Al mercato col morto

6 novembre 1719: a Forlì c’è un cadavere nudo in mezzo alla piazza, uno degli omicidi impuniti del tempo

6 novembre 1719, è lunedì, giorno di mercato. La “pubblica piazza”, cioè il campo dell’Abate che poi prese il nome del triunviro Saffi, è gremita di gente che si assiepa davanti a un catafalco improvvisato e costruito in fretta e furia: sopra vi è un uomo nudo, uno sconosciuto, il suo corpo mostra segni di percosse, gonfio, pietosamente sebbene con approssimazione pulito dal sangue che sgorgava dalle ferite che l’avevano sfigurato. La gente parla, s’informa, e viene a sapere che la sera prima, in una bettola della tranquilla Forlì, era stato ammazzato un forestiero: ora il suo corpo era lì, davanti alla popolazione, per cercare qualcuno che avrebbe potuto riconoscerlo. La scena è vista con “orrore e compassione” da chi si accingeva a far compere al mercato e con “biasimo de’ superiori”. 

Non c’era un solo colpevole, l’omicida che aveva condannato quello sconosciuto a giacere “ignudo e tutto rotto ne’ membri per la violenza della notte patita”. L’altro imputato, infatti, era la giustizia che lascia “impuniti altri delitti”. Si ricorda, infatti, che proprio nei dintorni di quella bettola “erano seguiti altri due fatti criminali di ferite mortali pochi mesi prima”. In effetti, nel sommario del taccuino che contiene questa cronaca, vengono rubricate “uccisioni improvvise di persone ordinarie". Non si sa, poi, se qualcuno riconoscerà l’ucciso, di questo non si cura il cronista; quasi certamente non era originario di Forlì e a Forlì nessuno lo conosceva, a parte il suo assassino che, nottetempo, gli aveva tolto la vita. 

In queste cronache di un Settecento nero, notturno, però, non si tratta solo di “persone ordinarie” cadute per mano della volontà altrui.

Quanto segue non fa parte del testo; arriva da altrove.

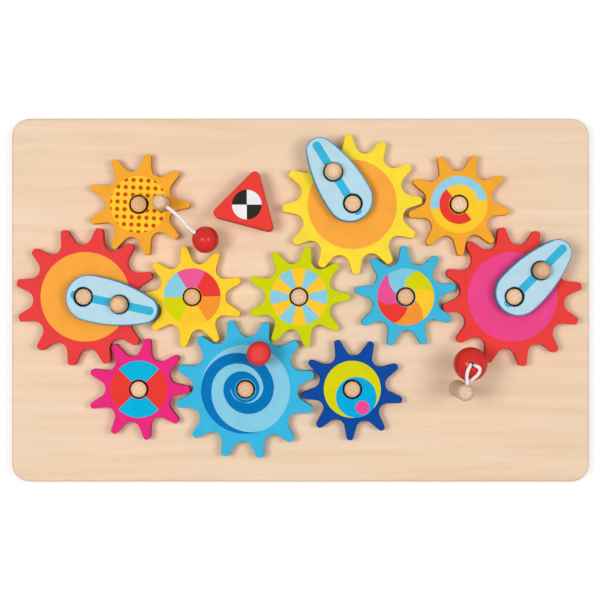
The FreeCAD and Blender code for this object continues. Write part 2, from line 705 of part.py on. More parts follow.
def make_post_and_ball():
    """The tall post, its ball and the doubled cord that loops through the post."""
    spot = lattice(POST_COLUMN, POST_ROW)
    rod = ("post_diameter", "post_length", "tall_end_round")
    post = make_dowel("post", *rod, spot, "post_foot", POST_BALL_DIRECTION)
    inmost = min(p[0] for p in POST_CORD_ROUTE)
    loop = new_sketch(post, "YZ_Plane", lift=f"{inmost} - cord_diameter / 2 - cord_clearance")
    loop.setExpression("AttachmentOffset.Base.y", bound("post_cord_middle - post_foot"))
    slot(loop, "post_cord_pitch", "cord_hole_diameter")
    pocket(post, loop, up=True)
    route = [(along, -across, up) for along, across, up in POST_CORD_ROUTE]
    make_cord("post_cord", route, spot, "post_cord_middle", POST_BALL_DIRECTION)
    ball = make_ball("post_ball", "post_ball_diameter")
    deepest = min(route[0][2], route[-1][2])
    lift = f"post_cord_middle + ({deepest}) - post_ball_height - cord_clearance"
    ends = new_sketch(ball, lift=lift)
    slot(ends, "cord_diameter + cord_clearance", "cord_hole_diameter")
    pocket(ball, ends, up=True)
    over = beside(spot, str(POST_BALL_DISTANCE), POST_BALL_DIRECTION)
    place(ball, over, "post_ball_height", POST_BALL_DIRECTION)


# ---------------------------------------------------------------- assembly, checks and export

make_board()
for name, kind, column, row, steps, half in GEARS:
    make_axle(name, kind, column, row)
    make_gear(name, kind, column, row, steps, half)
for name, gear, direction in CRANKS:
    make_crank(name, gear, direction)
make_knob()
make_block()
make_peg_and_ball()
make_post_and_ball()
doc.recompute()

for item in doc.Objects:
    if "Invalid" in item.State or "Error" in item.State:
        raise RuntimeError(f"{item.Label} is not sound: {item.State}")

pieces = [o for o in doc.Objects if o.TypeId in ("PartDesign::Body", "Part::Feature")]
pieces = [o for o in pieces if o.getParentGeoFeatureGroup() is None]
os.makedirs("parts", exist_ok=True)
for piece in pieces:
    shape = piece.Shape
    if shape.isNull() or not shape.isValid() or len(shape.Solids) != 1:
        raise RuntimeError(f"{piece.Label} is not one sound solid")
    shape.exportStep(f"parts/{piece.Label}.step")
print(f"{len(pieces)} pieces written")
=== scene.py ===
# %% [markdown]
# # A wooden board of crank gears
# The toy is a flat plywood board with eleven painted gears on dowel axles. Every gear, axle,
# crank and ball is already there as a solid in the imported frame, at its real size and place.
# Here those solids get their finish: prints on the gears, grain in the wood, lacquer on the
# balls and a braid on the cords. Blender works in metres, so sizes are written as
# millimetres times MM.

# %% The frame and the tools
import math

import bmesh
import bpy
from mathutils import Matrix, Vector


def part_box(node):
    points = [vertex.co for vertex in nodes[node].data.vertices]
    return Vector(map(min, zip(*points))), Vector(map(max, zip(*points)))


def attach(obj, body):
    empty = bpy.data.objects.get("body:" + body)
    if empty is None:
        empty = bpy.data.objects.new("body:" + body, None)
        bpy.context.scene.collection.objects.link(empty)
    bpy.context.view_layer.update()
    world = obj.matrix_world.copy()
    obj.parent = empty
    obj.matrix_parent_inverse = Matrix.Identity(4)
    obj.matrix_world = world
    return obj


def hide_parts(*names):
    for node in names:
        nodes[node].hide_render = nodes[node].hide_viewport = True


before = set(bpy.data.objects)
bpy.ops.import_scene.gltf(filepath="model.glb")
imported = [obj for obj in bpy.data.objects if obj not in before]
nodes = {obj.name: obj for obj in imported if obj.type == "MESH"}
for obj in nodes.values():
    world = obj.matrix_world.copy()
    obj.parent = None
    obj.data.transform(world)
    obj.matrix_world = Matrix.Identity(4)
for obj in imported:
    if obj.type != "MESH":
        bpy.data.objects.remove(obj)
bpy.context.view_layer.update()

MM = 0.001

# %% [markdown]
# ## Camera
# Seen straight from above, a flat toy shows every gear at its true shape. The camera hangs
# 0.8 m over the board's face, and its lens takes in about 363 mm there, so that the board
# nearly fills the picture.

# %% Camera
BOARD_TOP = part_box("board")[1].z
CAMERA_RISE = 0.8
VIEW_WIDTH = 363.26 * MM
CAMERA_X, CAMERA_Y = -0.33 * MM, 0.09 * MM
SENSOR_WIDTH = 36

camera_data = bpy.data.cameras.new("camera")
camera_data.sensor_width = SENSOR_WIDTH
camera_data.lens = SENSOR_WIDTH * CAMERA_RISE / VIEW_WIDTH
camera = bpy.data.objects.new("camera", camera_data)
camera.location = (CAMERA_X, CAMERA_Y, BOARD_TOP + CAMERA_RISE)
bpy.context.scene.collection.objects.link(camera)
bpy.context.scene.camera = camera
print("lens", round(camera_data.lens, 1), "mm")

# %% [markdown]
# ## Cords
# Each ball hangs on a white braided cord of 2 mm. A cord is one soft line through a few points,
# which a round bevel makes thick. The first cord runs from a cross hole in the tall peg to its
# ball. The second starts in its ball, goes through the post, turns back through the same hole
# and ends beside its own start, so the post wears a loop.

# %% Cords
CORD_THICK = 2.0 * MM
PEG_CORD_DROP = 5.0
POST_CORD_DROP = 5.05
POST_CORD_TURN = math.radians(74.6)
PEG_CORD_LENGTH, POST_CORD_LENGTH = 31.3, 48.0
# Millimetres from the peg's axis: along X, along Y and up.
PEG_CORD_ROUTE = [
    (1.0, -0.7, 0.0),
    (6.3, -4.3, 0.0),
    (12.0, -9.2, -1.6),
    (17.6, -16.4, -4.2),
    (23.75, -20.16, -7.31),
]
# Millimetres from the post's axis: towards the ball, to the right of that and up.
POST_CORD_ROUTE = [
    (16.6, -1.15, -1.3),
    (16.6, -1.15, 2.9),
    (13.2, -2.3, 4.85),
    (9.2, -2.0, 4.3),
    (5.4, 0.0, 2.25),
    (0.9, 0.0, 2.25),
    (0.9, 0.0, -2.25),
    (5.4, 0.0, -2.25),
    (8.6, 2.4, -0.3),
    (12.0, 4.6, 2.4),
    (16.1, 4.7, 4.2),
    (16.6, 1.15, 3.0),
    (16.6, 1.15, -0.6),
]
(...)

Tornando qualche pagina indietro, si scopre che il 18 ottobre di quell’anno, “su le 23 hore” venne “miseramente ucciso sul cantone della pubblica piazza” il “Bargello del Vescovo” chiamato popolarmente con un nome bizzarro: “Tint’all’erba” (altrove è “lo Sbirro”). Egli “con estrema temerità volle morire per un’archibugiata tiratale dal figlio del Bargello della Piazza”. Non si conoscono i termini per le rivalità tra bargelli (ufficiali di polizia), vero è che gli spari arrecarono un “pericolo manifesto di tanta gente che in quell’ora trovavasi a quell’intorno”. 

Tali episodi probabilmente inediti sono tratti da una cronaca manoscritta e compresa tra le carte del Fondo Dall’Aste Brandolini presso l’Archivio di Stato. L’estensore – in genere mite e nobilmente preso da ricevimenti di “dame e cavaglieri” - coglie l’occasione per lanciare un’intemerata: “Non è poi da stupirsi che essendo giunta a questo segno la giustizia de’ Preti, vi sia quasi dirsi motivo da invidiare quella de Turchi e d’altre più barbare nazioni”. Sì, certo, è mite, ma di tanto in tanto si notano frecciate contro la Capitale, in particolare contro “le sanguisughe di Roma”. La mancata azione tempestiva della giustizia, infatti, potrebbe favorire l’aumento esponenziale di delitti e “tanti si fanno lecito il commetterli” perché “sanno quanto sia leggero il castigo”. Il compilatore della cronaca non va per il sottile, auspicando la pena di morte: “un eccesso che dovrebbesi pagare colla sola vita dell’uccisore”, altro che “sfogare i capricci” a “prezzo fatto”, come dice esser consuetudine di quel tempo. Insomma: “per tale indulgenza si commettono anno per anno, più omicidi nel solo Stato della Chiesa che in tutto il restante della cristianità”. 

Il fenomeno è considerato “vituperio ben deplorabile” nella misura in cui “non facciasi caso della vita di un homo come di quella di un Bruto”. I malintenzionati, a detta del cronista, “passeggiavano la piazza pronti ad altro simmile eccesso, se il caso l’havesse portato”; insomma, continuano ad agire indisturbati e soprattutto impuniti. Un mese dopo, però, nota un fatto “assai piacevole” (!): cioè “fu data in pubblica piazza la corda”. Chi cadrà vittima della giustizia? “Uno che aveva finto un furto non vero di somma considerabile”, avrebbe detto “di essere stato svaligiato tra Immola e Faenza” pertanto di aver perso “tutto il denaro che portava ad un signore di Forlì”.